Pourquoi rogner sur le droit du sol pourrait se retourner contre la société française

auteurs
Simone Moriconi
Full professor, IÉSEG School of Management

Thomas Baudin
Associate Professor - IESEG School of Management (LEM-CNRS 9221), IÉSEG School of Management

Yajna Govind
Assistant Professor, Copenhagen Business School

Parmi les mesures les plus symboliques de la loi immigration adoptée le 19 décembre 2023, figure la fin de l’automaticité du « droit du sol ». Jusqu’ici, un enfant né en France de deux parents étrangers obtenait automatiquement la nationalité française à ses 18 ans (s’il avait vécu en France au moins 5 ans depuis ses 11 ans et y résidait à ses 18 ans). Dorénavant, il devra engager une démarche à sa majorité pour obtenir la nationalité française.

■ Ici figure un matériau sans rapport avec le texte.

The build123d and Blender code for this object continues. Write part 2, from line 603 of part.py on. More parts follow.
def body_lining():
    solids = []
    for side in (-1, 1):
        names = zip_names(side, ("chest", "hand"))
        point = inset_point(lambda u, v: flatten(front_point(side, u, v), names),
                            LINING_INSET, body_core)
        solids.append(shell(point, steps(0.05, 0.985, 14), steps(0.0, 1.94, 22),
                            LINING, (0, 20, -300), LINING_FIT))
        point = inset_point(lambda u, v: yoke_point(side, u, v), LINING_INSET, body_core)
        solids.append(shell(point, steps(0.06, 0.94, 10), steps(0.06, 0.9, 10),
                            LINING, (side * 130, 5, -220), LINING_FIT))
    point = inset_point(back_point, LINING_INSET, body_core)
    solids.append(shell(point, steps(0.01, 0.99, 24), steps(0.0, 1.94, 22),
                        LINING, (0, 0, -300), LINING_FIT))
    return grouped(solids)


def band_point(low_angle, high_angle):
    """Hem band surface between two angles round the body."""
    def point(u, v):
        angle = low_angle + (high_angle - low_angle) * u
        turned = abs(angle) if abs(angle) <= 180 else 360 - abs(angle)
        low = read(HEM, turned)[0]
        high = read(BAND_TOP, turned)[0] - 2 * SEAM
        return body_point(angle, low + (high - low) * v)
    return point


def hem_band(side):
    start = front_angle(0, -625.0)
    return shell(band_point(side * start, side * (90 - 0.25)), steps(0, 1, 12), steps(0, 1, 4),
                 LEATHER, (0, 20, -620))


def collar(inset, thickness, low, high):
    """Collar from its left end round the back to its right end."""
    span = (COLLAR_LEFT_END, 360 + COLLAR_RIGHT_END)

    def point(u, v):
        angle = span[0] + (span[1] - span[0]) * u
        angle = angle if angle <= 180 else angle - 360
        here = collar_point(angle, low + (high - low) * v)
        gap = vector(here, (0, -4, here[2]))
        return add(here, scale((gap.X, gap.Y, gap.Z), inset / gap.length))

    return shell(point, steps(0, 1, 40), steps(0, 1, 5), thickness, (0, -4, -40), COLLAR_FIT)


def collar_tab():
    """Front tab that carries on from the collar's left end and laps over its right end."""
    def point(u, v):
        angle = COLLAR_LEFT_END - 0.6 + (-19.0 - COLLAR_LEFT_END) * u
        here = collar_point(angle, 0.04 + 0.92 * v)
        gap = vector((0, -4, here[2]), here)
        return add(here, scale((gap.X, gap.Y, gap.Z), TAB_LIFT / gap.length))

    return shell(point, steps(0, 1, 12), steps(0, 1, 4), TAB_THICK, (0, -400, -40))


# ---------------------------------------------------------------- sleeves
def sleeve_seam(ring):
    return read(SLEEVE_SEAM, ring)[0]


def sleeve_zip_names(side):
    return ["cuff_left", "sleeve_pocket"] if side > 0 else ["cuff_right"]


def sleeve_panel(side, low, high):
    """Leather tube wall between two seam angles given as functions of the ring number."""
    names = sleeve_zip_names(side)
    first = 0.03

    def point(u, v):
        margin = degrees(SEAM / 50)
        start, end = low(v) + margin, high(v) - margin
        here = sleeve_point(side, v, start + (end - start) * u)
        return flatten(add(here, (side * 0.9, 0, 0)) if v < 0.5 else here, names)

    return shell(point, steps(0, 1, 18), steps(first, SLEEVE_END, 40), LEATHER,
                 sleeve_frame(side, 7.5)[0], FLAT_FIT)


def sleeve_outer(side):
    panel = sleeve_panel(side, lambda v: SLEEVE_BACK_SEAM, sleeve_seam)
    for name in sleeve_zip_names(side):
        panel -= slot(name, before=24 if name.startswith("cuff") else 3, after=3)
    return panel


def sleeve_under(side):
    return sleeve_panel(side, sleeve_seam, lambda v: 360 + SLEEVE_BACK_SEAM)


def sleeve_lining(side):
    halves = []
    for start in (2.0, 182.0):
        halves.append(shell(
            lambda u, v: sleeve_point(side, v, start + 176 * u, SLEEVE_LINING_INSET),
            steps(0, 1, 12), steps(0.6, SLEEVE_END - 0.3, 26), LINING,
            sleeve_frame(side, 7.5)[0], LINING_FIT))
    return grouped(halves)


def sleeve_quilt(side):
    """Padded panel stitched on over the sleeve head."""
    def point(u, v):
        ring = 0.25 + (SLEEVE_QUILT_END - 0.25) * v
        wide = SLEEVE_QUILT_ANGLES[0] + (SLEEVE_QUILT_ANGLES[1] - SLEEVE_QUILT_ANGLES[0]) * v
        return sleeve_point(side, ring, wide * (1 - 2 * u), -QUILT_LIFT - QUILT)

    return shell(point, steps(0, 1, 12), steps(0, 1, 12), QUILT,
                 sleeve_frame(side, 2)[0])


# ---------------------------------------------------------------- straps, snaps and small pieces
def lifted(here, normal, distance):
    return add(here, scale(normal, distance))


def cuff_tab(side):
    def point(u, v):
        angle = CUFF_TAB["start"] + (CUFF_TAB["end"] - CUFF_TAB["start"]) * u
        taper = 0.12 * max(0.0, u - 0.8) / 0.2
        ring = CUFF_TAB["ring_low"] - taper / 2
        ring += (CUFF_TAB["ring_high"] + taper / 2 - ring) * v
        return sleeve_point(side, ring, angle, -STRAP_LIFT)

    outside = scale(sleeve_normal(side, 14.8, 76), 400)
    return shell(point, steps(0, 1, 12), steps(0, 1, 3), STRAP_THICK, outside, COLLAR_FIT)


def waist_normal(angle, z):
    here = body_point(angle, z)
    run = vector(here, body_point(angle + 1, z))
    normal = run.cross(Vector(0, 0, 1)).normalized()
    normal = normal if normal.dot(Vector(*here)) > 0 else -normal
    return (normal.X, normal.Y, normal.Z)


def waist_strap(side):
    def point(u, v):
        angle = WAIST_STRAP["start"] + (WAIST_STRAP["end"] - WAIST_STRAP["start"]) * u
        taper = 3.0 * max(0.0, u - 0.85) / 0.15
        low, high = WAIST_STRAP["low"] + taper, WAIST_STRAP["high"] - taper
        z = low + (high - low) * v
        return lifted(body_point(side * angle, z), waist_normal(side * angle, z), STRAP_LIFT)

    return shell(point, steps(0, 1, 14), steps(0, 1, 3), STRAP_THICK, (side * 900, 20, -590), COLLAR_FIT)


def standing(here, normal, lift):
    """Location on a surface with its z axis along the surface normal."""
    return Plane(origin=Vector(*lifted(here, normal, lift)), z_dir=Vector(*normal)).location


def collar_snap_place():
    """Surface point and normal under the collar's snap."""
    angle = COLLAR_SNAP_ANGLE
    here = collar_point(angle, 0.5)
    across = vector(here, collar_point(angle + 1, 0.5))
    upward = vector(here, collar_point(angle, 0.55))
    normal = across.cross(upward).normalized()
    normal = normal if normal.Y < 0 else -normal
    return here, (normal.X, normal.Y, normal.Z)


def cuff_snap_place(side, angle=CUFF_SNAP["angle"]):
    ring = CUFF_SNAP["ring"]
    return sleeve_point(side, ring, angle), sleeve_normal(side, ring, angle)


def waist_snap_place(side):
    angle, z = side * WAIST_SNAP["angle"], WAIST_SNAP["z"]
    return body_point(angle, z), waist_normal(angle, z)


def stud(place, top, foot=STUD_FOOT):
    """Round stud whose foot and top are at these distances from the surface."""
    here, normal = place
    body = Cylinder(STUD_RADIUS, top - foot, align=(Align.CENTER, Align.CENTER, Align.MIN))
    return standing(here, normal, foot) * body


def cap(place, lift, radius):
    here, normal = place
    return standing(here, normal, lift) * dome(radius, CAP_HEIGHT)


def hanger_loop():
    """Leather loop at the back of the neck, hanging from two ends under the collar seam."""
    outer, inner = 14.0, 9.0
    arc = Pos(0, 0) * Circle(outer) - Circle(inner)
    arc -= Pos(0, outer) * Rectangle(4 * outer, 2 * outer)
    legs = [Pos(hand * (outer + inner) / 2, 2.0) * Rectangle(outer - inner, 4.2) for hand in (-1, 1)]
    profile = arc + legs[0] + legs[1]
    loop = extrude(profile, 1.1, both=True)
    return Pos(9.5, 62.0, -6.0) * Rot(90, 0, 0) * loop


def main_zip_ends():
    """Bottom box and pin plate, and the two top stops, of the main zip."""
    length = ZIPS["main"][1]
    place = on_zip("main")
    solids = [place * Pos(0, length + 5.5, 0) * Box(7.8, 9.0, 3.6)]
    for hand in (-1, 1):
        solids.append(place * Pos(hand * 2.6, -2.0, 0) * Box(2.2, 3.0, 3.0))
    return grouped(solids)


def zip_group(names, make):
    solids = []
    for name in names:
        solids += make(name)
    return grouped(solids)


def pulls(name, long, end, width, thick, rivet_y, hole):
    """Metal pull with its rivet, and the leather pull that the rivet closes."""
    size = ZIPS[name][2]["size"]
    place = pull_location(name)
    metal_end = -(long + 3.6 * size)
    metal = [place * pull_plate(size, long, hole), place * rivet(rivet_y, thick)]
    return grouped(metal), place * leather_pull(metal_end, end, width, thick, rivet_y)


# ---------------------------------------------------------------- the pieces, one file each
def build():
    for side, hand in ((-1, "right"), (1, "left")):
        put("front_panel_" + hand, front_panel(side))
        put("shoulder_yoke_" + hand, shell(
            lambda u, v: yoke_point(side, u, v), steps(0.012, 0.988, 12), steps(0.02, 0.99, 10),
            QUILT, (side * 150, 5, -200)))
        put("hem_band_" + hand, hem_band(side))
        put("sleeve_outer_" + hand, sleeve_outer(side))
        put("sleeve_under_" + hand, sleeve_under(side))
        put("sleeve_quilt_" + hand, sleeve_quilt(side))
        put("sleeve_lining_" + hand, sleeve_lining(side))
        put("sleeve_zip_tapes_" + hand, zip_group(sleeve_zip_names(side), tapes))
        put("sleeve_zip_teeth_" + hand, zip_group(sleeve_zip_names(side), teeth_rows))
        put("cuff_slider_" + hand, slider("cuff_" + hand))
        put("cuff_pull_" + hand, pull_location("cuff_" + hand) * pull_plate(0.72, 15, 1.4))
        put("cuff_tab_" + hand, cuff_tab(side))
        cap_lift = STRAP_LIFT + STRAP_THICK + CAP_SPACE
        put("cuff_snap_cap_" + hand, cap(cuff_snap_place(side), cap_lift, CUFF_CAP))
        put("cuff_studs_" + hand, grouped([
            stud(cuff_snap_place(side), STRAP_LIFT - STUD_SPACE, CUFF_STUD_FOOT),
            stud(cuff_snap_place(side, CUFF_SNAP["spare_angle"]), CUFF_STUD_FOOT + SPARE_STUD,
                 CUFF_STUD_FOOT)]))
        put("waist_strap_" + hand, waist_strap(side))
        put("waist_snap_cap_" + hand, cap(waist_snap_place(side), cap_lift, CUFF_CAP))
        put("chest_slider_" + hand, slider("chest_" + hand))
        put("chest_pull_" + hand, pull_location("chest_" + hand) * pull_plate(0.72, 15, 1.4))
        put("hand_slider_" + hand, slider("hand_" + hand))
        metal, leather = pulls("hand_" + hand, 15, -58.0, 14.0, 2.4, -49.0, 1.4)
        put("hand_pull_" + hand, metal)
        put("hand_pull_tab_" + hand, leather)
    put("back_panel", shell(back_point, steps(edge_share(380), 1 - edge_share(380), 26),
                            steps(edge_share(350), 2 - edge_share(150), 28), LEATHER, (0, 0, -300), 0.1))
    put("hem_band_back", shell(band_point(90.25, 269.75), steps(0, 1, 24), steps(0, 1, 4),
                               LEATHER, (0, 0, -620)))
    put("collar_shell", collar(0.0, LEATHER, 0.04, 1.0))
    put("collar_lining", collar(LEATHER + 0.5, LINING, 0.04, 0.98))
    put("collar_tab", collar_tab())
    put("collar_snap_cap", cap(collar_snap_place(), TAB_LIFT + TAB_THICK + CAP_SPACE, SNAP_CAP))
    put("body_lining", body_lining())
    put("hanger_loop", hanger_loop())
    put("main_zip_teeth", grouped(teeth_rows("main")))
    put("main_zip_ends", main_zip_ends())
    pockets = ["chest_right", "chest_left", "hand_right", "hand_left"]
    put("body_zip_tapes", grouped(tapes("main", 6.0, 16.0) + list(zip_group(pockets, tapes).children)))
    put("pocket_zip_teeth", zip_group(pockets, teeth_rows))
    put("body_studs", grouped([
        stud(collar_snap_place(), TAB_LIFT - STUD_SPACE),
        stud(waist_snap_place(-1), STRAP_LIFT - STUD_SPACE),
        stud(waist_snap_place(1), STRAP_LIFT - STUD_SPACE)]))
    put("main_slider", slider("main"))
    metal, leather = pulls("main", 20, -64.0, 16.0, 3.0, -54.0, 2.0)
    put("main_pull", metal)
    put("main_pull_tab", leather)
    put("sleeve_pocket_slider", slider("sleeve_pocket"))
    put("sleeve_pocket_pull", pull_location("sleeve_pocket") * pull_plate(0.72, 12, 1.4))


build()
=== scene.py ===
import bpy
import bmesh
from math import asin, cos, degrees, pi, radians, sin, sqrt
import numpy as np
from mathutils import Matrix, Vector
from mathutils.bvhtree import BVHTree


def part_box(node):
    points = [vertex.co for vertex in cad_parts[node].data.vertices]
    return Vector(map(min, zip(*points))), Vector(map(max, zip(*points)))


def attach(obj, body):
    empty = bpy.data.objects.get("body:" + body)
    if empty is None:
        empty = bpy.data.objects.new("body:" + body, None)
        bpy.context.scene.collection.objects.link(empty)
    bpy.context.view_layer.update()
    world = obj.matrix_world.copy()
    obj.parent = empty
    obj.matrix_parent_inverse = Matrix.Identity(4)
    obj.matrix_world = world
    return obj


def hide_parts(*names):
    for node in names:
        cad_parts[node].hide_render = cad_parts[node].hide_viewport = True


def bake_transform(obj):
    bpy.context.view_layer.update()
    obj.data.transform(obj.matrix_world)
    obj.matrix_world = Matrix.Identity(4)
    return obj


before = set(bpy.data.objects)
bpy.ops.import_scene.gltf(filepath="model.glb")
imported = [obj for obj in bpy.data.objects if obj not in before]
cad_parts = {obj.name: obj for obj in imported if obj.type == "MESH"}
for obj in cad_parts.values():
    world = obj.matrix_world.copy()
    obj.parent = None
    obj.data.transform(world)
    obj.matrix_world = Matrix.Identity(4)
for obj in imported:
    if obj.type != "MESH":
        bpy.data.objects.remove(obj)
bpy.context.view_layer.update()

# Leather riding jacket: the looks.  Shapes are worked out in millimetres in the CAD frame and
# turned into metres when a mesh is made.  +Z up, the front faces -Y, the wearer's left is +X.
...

Une telle mesure n’est pas inédite : elle a déjà été appliquée entre 1993 et 1998 dans le cadre de la Loi du 22 juillet 1993 réformant le droit de la nationalité – dite « Loi Méhaignerie ou loi Méhaignerie-Pasqua ». Dans un projet de recherche en cours, nous analysons les effets qu’a eu cette dernière sur l’intégration des enfants d’immigrés. [...]

[...] Cet effet n’est pas mince : nous estimons que l’exposition aux lois Méhaignerie-Pasqua a réduit de 10 points de pourcentage la probabilité de se sentir français chez les enfants d’immigrés nés en France, comparés à leurs homologues nés de parents français.

La chute est encore plus forte lorsqu’on leur demande s’ils pensent être perçus comme Français. En réaction, leur sentiment religieux s’est exacerbé puisqu’ils sont plus nombreux à se déclarer comme ayant une religion, une religion importante à leurs yeux et à pratiquer les rituels alimentaires prescrits par cette dernière.

Il n’est pas question ici d’arguer que les populations que nous comparons sont différentes, nos résultats sont valides pour des individus partageant le même genre, le même niveau d’éducation, issus du même milieu social (le niveau d’éducation de leurs parents) et vivant dans la même région.

En voulant s’assurer du caractère « français » des enfants d’immigrés nés en France, les porteurs de ces lois ont alimenté les problèmes d’intégration, réels ou simplement perçus.

[...] La rupture d’un pacte passé à la naissance
Il est à parier que l’objectif ne sera pas atteint. La Loi Immigration et Intégration vient de créer une nouvelle génération ; une génération d’enfants et d’adolescents nés en France de parents étrangers, qui ont dans leur écrasante majorité suivi la loi de la République, fréquenté ses écoles et embrassé sa philosophie et ses valeurs. Une génération à qui le pays vient de dire qu’ils n’étaient pas tout à fait Français comme les autres, qu’il leur faudrait en plus de tout le reste prouver leur attachement à la France devant un juge ou une instance quelconque.

La question que cela pose n’est pas celle des avantages du droit du sol sur le droit du sang mais celle de la rupture d’un pacte passé à la naissance. Pouvons-nous sincèrement nous attendre à ce que ces enfants se sentent maintenant et pour demain plus français qu’avant ? Etayés par la littérature en sociologie, en études des migrations comparées, en sciences politiques, nos résultats suggèrent que non, une telle loi alimentera au contraire, chez ces enfants, le sentiment d’appartenir à un groupe différent de celui des Français nés de parents français. Cela ne pourra que réduire l’attachement d’une nouvelle génération d’enfants de migrants à la France et à toute fin, alimenter le problème qu’une partie de la classe politique croit combattre avec cette loi.